Sinclair’s later works appeared to dwell on her own struggles of coming to terms with an old-age with no children or family to support her. Suffering with Parkinson’s disease and living reclusively in Buckinghamshire with her housekeeper and companion, Florence Bartrop, she disappeared from public view and lost contact with friends from the 1920’s onwards, dying in 1946.
Both The Creators and The Golden Notebook were written at a time when gender conformity was more prolific than, say, the modern setting of The Exhibitionist. Interestingly, I have seen various comments referring to Mendelson’s book also as darkly ‘comic’, yet I didn’t find any comedy – black or otherwise – in the story of a bullying, abusive male artist and his subservient (mostly female) family members. The Guardian’s review of the book is telling in its description of ‘the artist as a monster’, and makes for interesting reading in its claim that some readers will fail to fully believe in Ray Hanrahan’s plausibility.

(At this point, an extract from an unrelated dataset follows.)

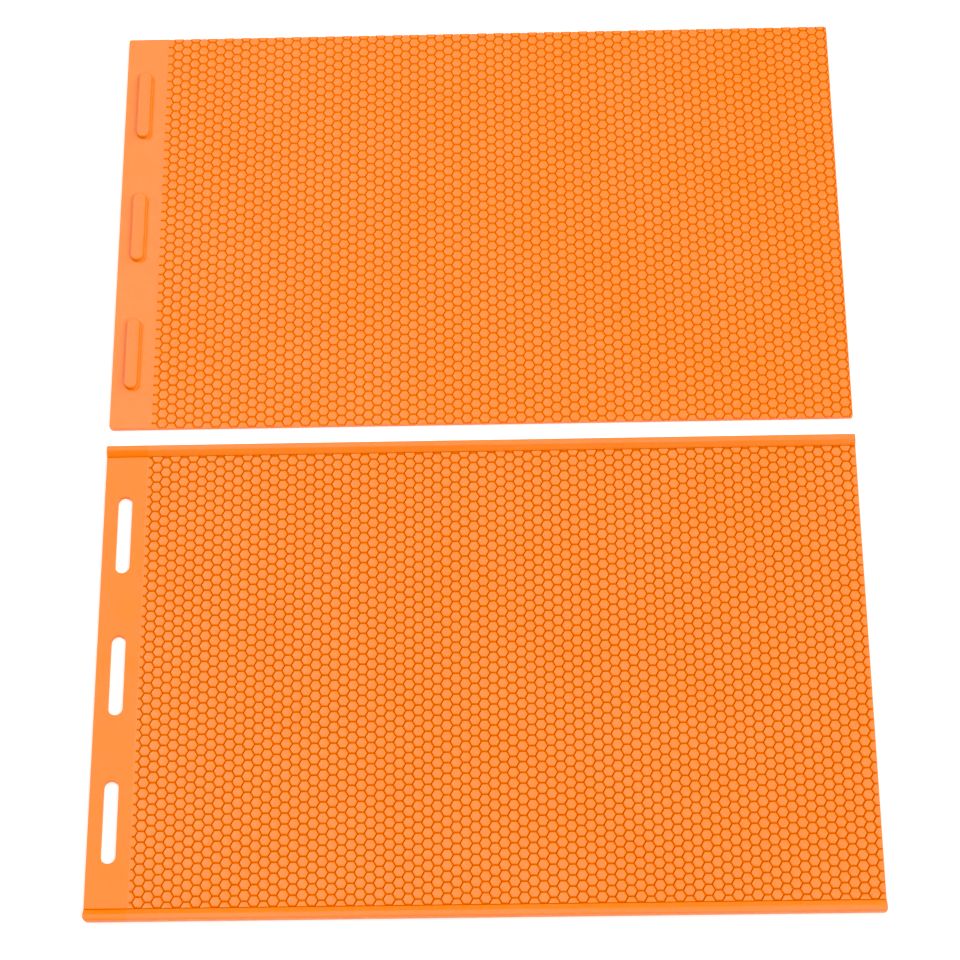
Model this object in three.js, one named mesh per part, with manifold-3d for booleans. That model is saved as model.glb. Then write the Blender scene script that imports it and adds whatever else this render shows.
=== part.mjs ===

I would tend to agree: I was torn between finding him an implausibly terrible person, and disappointment at the non-agency of the other characters. Whilst I think Mendelson’s technique of allowing readers to access the inner-life of the other characters allows for some degree of seeing them as rebelling against their repression by Ray, (particularly wife Lucia), for me, it wasn’t enough. I wanted rage from Lucia. I wanted a reckoning against the bully at the end of the story. I wanted her to fight for her grown-up children and show them what she was made of.
But I was left wanting. Perhaps that makes the book more believable. I sincerely hope not.
Suzanne Raitt, May Sinclair: A Modern Victorian (Oxford: Clarendon Press, 2000).
Another well written piece bringing to life someone, May Sinclair, who had passed me by. Thanks for the great read.